You can hear Jones discuss her book at Northside Library on Friday, March 17, at 6 p.m. as part of the Big Read. The NEA Big Read is a program of the National Endowment for the Arts designed to encourage citizens to read and discuss a single book within their community. JMRL receives an annual grant to provide the Big Read throughout central Virginia during March, with related programs at all branch libraries (jmrl.org/bigread.htm).

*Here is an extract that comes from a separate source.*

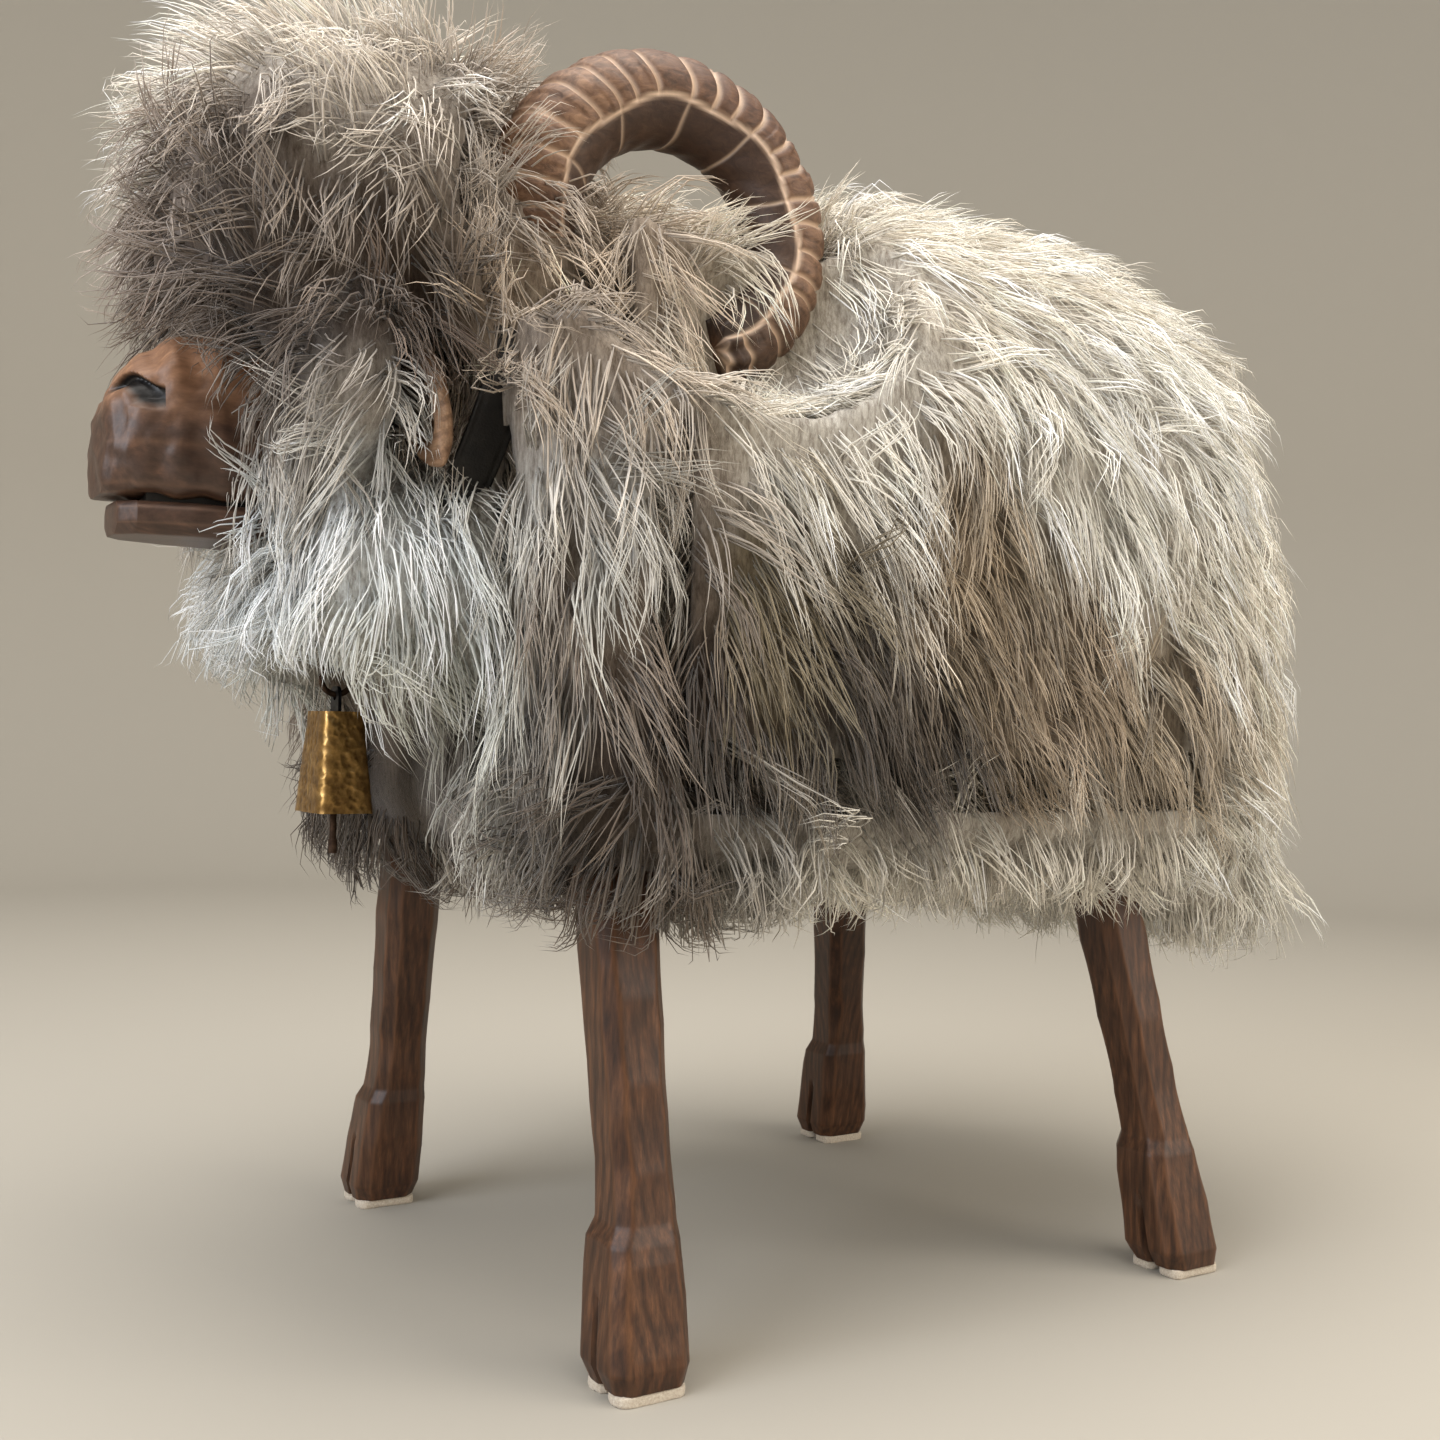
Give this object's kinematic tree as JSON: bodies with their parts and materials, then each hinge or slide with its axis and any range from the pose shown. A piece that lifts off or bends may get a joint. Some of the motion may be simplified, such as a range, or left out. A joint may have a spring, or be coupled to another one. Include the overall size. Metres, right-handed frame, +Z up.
{
  "type": "sheepskin ram stool",
  "caption": "Standing ram on carved wooden legs, covered in long sheepskin, with carved muzzle, turned horns, ears, leather collar and swinging bell.",
  "frame": {"origin": "on the floor under the middle of the whole figure", "axes": "-Y is the way the ram looks, +X its left side, +Z up"},
  "size_m": [0.42, 0.716, 0.656],
  "materials": {
    "stained_pine": "knife-carved pine, walnut stain, satin oil",
    "felt": "pressed wool felt",
    "raw_pine": "planed pine board",
    "beech_dowel": "turned beech",
    "zinc_steel": "zinc plated",
    "wool_padding": "wool batting",
    "sheepskin": "long-haired sheepskin, grey, brown and cream",
    "carved_horn_wood": "carved rings, brown stain, cream scored lines",
    "carved_head_wood": "carved, brown stain, waxed",
    "black_steel": "blackened steel",
    "black_leather": "black strap leather",
    "hammered_brass": "hammered, aged",
    "dark_iron": "dark iron rod"
  },
  "bodies": {
    "ram": {"front_left_leg": "stained_pine", "front_right_leg": "stained_pine", "rear_left_leg": "stained_pine", "rear_right_leg": "stained_pine", "front_left_felts": "felt", "front_right_felts": "felt", "rear_left_felts": "felt", "rear_right_felts": "felt", "base_board": "raw_pine", "front_bulkhead": "raw_pine", "middle_bulkhead": "raw_pine", "rear_bulkhead": "raw_pine", "front_spine": "raw_pine", "rear_spine": "raw_pine", "seat_board": "raw_pine", "neck_post": "raw_pine", "head_block": "raw_pine", "neck_peg": "beech_dowel", "muzzle_dowels": "beech_dowel", "horn_dowels": "beech_dowel", "ear_dowels": "beech_dowel", "leg_bolts": "zinc_steel", "leg_washers": "zinc_steel", "leg_nuts": "zinc_steel", "frame_screws": "zinc_steel", "seat_screws": "zinc_steel", "neck_screws": "zinc_steel", "back_padding": "wool_padding", "left_flank_padding": "wool_padding", "right_flank_padding": "wool_padding", "rump_padding": "wool_padding", "neck_padding": "wool_padding", "crown_fleece": "sheepskin", "cheek_fleece": "sheepskin", "chest_fleece": "sheepskin", "left_shoulder_fleece": "sheepskin", "right_shoulder_fleece": "sheepskin", "withers_fleece": "sheepskin", "left_flank_fleece": "sheepskin", "right_flank_fleece": "sheepskin", "back_fleece": "sheepskin", "rump_fleece": "sheepskin", "belly_fleece": "sheepskin", "breech_fleece": "sheepskin", "left_horn": "carved_horn_wood", "right_horn": "carved_horn_wood", "left_ear": "carved_head_wood", "right_ear": "carved_head_wood", "muzzle": "carved_head_wood", "collar_buckle": "black_steel", "buckle_prong": "black_steel", "collar_staple": "black_steel", "collar_strap": "black_leather", "collar_keeper": "black_leather"},
    "ring": {"bell_ring": "black_steel"},
    "bell": {"bell_shell": "hammered_brass", "bell_hanger": "hammered_brass"},
    "clapper": {"clapper": "dark_iron"}
  },
  "joints": [
    {"name": "bell_swing", "type": "hinge", "parent": "ram", "child": "ring", "pos_m": [0, -0.2396, 0.32445], "axis": [1, 0, 0], "range_deg": [-30, 14]},
    {"name": "bell_sway", "type": "hinge", "parent": "ring", "child": "bell", "pos_m": [0, -0.2396, 0.31153], "axis": [0, 1, 0], "range_deg": [-20, 20]},
    {"name": "clapper_swing", "type": "hinge", "parent": "bell", "child": "clapper", "pos_m": [0, -0.2396, 0.29581], "axis": [1, 0, 0], "range_deg": [-12, 12]}
  ]
}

The Crozet Library will host its Monday Night Book Club discussion of the book on Monday, March 7. (Other library events include Women’s Life Writing Workshop every Tuesday from March 7 through April 4, a Lost and Found Upcycled Book workshop on March 8, a showing of the film Barbershop: the Next Cut on March 20, and a Finding Your Roots Genealogy Workshop on March 27.)
Although it was refreshing to read a novel about African Americans in the South who were business owners and led comfortable, middle-class suburban lives, overall I found this book disappointing. It feels more like a young adult novel, with teenaged protagonists and concerns and lackluster vocabulary and prose style, than an appealing adult, Big Read choice. The characters were not well-developed, and I found the voices of the two narrators indistinguishable, with Chaurisse’s voice only slightly less caustic and more innocent than Dana’s. As the book builds too slowly to the final confrontation between the two wives—one unknowing, the other enabling—it becomes unrealistic and anticlimactic. Gwen is not developed enough for us to understand her motivation in finally coming out of the shadows. The one exception might be the heart-rending story of Chaurisse’s mother, who gets pregnant at 14 and has to drop out of school to become James’ stay-at-home wife (and then loses the baby).
That said, the book is worth reading, as it opens a window on a little-known phenomenon and portrays it from the oft-ignored women’s perspective. “I hope that readers will come away from the book with a sort of tolerance for people who find themselves in complicated and messy situations,” Jones said. In that, she has definitely succeeded.